▶ Data shown
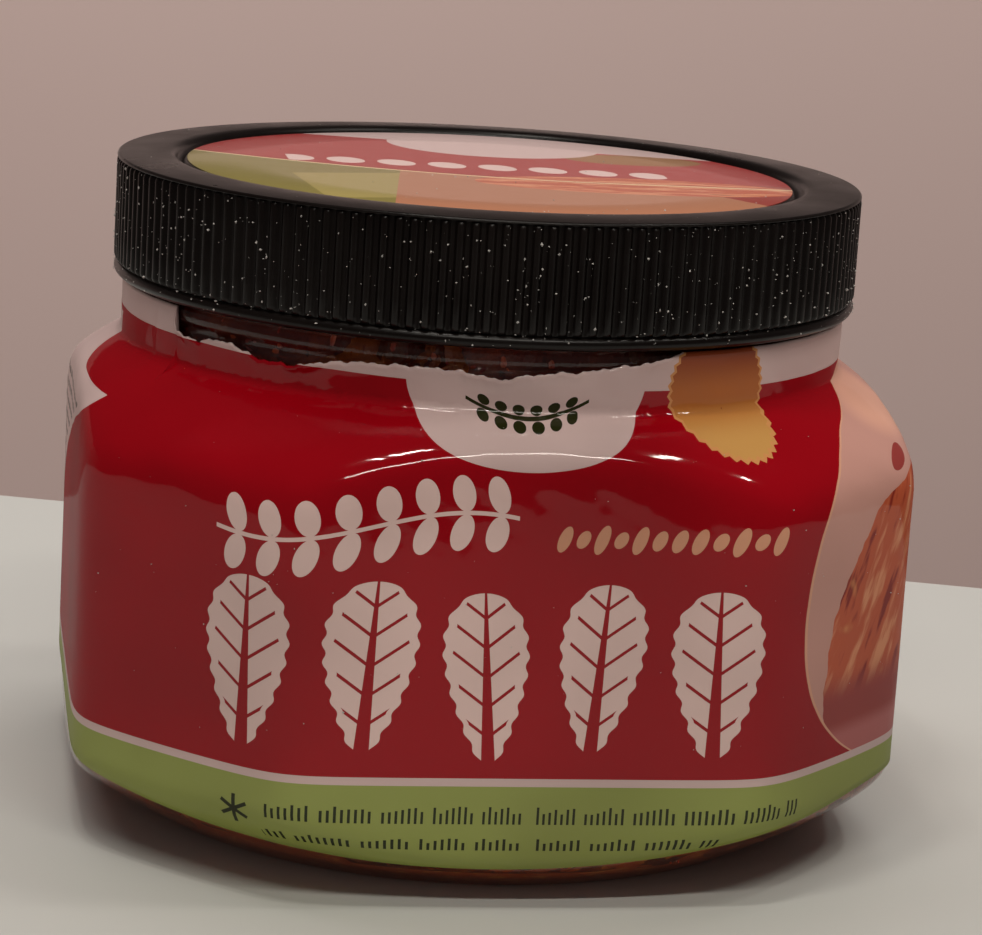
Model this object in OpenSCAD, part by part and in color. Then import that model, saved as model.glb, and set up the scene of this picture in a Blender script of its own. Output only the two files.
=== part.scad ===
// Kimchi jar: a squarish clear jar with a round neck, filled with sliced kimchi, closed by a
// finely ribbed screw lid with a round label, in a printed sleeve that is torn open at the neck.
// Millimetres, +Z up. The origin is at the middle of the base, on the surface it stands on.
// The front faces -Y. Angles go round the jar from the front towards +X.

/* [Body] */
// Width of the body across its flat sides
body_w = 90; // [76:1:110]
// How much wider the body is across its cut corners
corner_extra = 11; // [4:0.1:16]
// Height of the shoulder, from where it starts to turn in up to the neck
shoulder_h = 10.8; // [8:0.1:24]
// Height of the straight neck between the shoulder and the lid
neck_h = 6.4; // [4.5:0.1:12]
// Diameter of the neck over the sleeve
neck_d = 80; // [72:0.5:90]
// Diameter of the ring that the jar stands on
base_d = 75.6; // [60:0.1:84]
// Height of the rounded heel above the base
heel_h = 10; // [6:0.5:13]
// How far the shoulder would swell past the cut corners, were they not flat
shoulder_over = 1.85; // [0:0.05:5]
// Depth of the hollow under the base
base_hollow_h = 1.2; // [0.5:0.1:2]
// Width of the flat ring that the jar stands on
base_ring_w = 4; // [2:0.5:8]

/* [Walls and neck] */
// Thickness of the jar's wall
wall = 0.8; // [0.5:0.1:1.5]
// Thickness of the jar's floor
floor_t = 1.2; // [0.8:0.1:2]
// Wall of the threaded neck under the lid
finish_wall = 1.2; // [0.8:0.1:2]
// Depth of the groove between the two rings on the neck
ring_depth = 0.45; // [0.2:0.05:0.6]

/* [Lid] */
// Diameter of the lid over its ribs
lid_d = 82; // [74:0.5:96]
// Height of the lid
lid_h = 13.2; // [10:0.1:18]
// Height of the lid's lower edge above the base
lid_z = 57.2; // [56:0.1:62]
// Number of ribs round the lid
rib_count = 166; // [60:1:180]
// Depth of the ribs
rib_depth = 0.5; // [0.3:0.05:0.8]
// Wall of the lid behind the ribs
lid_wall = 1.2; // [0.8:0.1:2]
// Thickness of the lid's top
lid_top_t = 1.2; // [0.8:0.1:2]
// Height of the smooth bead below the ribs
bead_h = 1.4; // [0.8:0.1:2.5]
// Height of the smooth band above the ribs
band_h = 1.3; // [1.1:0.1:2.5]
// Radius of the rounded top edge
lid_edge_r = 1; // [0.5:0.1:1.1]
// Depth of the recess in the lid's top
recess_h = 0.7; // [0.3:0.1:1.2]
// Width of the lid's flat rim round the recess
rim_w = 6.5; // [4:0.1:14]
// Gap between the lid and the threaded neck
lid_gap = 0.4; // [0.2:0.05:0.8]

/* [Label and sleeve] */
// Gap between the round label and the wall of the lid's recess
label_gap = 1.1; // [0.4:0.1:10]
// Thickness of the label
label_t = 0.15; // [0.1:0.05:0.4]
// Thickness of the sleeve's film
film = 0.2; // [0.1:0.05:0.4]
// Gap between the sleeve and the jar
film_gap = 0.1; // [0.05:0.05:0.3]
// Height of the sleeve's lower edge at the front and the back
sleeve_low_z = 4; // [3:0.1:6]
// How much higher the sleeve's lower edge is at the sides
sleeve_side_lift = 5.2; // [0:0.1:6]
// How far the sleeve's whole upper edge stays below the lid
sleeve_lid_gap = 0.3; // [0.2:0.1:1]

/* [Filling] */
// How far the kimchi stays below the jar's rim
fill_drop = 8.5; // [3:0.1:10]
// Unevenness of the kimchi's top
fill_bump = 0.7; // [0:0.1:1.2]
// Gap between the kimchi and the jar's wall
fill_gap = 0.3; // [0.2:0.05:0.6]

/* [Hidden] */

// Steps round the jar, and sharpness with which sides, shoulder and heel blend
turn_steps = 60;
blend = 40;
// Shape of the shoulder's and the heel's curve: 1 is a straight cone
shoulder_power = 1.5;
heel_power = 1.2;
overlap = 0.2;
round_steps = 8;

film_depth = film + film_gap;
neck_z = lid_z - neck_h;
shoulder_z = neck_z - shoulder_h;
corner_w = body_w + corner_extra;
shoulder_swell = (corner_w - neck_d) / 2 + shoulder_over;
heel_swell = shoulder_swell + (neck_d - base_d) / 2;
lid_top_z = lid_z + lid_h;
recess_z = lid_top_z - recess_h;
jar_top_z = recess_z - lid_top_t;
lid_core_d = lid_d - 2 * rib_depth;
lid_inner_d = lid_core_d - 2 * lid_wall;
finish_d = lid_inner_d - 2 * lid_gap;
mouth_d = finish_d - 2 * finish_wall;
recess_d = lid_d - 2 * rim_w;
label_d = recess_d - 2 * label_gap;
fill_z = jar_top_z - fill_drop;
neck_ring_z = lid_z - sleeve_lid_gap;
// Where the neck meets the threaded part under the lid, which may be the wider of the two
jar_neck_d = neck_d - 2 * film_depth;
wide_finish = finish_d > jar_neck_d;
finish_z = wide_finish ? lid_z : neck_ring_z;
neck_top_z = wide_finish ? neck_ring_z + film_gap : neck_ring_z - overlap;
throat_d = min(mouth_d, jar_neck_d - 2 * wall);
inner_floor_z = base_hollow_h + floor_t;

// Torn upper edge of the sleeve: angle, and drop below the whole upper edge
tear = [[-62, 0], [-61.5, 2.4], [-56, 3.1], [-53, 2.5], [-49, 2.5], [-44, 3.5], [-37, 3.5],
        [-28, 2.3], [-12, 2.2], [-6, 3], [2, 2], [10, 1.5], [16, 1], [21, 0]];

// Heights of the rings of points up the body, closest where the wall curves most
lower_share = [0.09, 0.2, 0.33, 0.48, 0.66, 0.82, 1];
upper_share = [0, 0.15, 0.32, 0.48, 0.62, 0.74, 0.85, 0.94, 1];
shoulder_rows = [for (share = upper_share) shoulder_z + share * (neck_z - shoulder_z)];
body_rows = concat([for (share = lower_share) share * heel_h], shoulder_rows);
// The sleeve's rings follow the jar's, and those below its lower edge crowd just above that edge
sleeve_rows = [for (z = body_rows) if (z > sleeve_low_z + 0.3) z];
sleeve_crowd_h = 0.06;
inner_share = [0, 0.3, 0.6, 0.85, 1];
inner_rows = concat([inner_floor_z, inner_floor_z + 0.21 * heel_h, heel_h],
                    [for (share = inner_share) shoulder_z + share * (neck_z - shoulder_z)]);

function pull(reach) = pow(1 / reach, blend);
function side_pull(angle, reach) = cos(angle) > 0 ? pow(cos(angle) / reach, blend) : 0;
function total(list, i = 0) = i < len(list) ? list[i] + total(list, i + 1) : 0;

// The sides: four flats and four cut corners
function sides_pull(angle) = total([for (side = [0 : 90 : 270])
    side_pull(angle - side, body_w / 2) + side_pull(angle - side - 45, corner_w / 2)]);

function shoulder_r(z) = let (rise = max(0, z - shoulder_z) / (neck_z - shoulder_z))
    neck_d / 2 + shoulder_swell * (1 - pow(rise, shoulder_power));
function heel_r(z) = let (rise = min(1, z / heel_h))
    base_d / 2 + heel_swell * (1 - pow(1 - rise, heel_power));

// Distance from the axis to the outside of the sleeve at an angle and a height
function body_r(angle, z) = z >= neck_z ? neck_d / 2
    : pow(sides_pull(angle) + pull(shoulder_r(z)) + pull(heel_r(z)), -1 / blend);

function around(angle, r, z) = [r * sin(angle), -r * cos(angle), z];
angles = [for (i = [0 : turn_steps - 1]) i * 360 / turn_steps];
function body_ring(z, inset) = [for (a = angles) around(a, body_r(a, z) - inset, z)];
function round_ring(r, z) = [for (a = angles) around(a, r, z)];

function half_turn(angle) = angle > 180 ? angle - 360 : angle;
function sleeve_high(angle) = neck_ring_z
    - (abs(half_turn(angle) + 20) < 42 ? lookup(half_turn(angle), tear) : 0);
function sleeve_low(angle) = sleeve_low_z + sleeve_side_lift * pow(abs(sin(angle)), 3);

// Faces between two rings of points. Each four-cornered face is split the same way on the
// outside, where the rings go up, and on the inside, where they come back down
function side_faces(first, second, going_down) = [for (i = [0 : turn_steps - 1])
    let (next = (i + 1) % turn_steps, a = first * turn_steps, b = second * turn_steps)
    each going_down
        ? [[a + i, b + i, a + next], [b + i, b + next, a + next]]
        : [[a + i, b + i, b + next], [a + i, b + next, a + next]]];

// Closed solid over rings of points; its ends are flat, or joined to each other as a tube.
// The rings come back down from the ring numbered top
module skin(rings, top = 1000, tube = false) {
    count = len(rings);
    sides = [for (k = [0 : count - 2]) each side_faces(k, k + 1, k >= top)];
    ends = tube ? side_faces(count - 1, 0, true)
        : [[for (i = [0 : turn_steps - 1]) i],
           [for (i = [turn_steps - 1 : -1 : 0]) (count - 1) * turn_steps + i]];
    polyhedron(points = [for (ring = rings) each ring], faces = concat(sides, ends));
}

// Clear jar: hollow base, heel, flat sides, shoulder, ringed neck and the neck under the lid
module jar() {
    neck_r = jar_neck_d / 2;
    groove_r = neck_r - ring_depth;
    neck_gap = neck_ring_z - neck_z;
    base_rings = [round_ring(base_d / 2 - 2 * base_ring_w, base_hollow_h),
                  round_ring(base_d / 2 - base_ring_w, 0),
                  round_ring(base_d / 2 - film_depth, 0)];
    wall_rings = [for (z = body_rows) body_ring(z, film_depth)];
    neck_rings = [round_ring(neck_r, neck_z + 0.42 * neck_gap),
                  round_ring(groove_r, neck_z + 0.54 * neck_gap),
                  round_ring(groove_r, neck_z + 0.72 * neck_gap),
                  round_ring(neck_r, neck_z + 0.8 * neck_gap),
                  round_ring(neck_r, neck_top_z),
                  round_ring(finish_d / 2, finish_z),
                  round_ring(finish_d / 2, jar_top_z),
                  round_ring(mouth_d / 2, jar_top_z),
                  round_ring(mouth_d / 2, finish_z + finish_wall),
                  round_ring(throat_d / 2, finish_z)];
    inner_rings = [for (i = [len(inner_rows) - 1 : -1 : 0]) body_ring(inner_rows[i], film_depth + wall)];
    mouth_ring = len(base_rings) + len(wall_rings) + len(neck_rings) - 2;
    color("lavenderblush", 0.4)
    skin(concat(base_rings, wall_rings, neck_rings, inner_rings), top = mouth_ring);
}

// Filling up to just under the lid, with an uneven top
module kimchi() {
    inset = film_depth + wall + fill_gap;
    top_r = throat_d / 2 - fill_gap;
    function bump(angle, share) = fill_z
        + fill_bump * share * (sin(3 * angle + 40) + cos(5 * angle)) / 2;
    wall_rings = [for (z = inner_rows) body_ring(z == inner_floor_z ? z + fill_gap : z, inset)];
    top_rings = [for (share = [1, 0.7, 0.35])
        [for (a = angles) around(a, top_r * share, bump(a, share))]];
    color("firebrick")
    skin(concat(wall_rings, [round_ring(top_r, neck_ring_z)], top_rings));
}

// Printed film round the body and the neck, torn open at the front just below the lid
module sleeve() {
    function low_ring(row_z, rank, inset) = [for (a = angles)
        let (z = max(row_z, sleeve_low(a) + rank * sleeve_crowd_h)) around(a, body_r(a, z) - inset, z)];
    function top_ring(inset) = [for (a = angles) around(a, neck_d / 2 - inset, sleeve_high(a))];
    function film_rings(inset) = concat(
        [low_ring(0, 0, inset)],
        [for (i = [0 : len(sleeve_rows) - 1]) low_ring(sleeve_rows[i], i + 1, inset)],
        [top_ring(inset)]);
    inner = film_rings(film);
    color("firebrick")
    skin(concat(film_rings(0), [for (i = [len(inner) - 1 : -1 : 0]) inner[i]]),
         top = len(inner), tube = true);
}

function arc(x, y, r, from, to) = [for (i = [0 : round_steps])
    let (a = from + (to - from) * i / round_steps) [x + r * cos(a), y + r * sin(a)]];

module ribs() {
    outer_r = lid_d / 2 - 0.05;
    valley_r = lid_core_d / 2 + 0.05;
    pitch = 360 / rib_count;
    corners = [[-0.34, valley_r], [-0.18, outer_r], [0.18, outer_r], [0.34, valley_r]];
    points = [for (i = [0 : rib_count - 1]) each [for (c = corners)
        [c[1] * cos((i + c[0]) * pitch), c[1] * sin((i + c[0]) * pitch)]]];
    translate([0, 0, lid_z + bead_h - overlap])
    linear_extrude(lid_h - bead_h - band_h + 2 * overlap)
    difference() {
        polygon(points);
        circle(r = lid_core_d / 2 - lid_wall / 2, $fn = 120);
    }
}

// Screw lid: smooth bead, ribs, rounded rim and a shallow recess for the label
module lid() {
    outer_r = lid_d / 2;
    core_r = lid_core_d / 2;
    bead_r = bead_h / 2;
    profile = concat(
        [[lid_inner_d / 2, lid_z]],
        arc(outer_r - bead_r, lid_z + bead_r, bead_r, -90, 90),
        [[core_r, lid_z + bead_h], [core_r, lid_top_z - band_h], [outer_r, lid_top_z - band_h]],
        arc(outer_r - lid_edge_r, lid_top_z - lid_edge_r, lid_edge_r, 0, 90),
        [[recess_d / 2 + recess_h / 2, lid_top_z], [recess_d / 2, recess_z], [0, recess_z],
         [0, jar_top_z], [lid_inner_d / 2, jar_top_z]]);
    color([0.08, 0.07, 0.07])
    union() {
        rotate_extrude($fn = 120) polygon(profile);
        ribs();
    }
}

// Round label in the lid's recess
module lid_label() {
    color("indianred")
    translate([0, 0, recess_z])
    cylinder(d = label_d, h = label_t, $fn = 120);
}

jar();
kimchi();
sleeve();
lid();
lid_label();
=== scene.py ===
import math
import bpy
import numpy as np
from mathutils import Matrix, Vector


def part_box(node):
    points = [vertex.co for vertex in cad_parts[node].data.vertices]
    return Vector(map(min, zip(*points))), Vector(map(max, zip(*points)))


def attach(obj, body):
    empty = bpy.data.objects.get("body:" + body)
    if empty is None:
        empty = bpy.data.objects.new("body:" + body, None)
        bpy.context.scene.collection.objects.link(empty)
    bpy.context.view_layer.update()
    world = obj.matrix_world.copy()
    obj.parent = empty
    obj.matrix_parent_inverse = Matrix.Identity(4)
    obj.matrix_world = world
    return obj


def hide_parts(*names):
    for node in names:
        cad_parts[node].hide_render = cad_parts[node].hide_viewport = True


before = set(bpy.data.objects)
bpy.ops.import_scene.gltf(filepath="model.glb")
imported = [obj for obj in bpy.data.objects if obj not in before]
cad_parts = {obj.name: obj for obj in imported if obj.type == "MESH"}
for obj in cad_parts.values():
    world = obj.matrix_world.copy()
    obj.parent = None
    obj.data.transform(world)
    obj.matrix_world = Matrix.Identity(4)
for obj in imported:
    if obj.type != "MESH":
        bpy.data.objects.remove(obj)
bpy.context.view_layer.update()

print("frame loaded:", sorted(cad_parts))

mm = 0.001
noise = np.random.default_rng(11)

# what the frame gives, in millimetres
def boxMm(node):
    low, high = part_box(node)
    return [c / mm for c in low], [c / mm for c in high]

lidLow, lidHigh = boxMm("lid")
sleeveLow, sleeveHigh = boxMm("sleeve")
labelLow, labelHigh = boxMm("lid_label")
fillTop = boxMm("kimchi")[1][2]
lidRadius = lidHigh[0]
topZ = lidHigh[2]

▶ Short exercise
Can you repeat, word for word, every line above from the one containing "in the lid's recess" down to the one containing "obj.data.transform(world)", including both?

▶ Finished answer
// Round label in the lid's recess
module lid_label() {
    color("indianred")
    translate([0, 0, recess_z])
    cylinder(d = label_d, h = label_t, $fn = 120);
}

jar();
kimchi();
sleeve();
lid();
lid_label();
=== scene.py ===
import math
import bpy
import numpy as np
from mathutils import Matrix, Vector


def part_box(node):
    points = [vertex.co for vertex in cad_parts[node].data.vertices]
    return Vector(map(min, zip(*points))), Vector(map(max, zip(*points)))


def attach(obj, body):
    empty = bpy.data.objects.get("body:" + body)
    if empty is None:
        empty = bpy.data.objects.new("body:" + body, None)
        bpy.context.scene.collection.objects.link(empty)
    bpy.context.view_layer.update()
    world = obj.matrix_world.copy()
    obj.parent = empty
    obj.matrix_parent_inverse = Matrix.Identity(4)
    obj.matrix_world = world
    return obj


def hide_parts(*names):
    for node in names:
        cad_parts[node].hide_render = cad_parts[node].hide_viewport = True


before = set(bpy.data.objects)
bpy.ops.import_scene.gltf(filepath="model.glb")
imported = [obj for obj in bpy.data.objects if obj not in before]
cad_parts = {obj.name: obj for obj in imported if obj.type == "MESH"}
for obj in cad_parts.values():
    world = obj.matrix_world.copy()
    obj.parent = None
    obj.data.transform(world)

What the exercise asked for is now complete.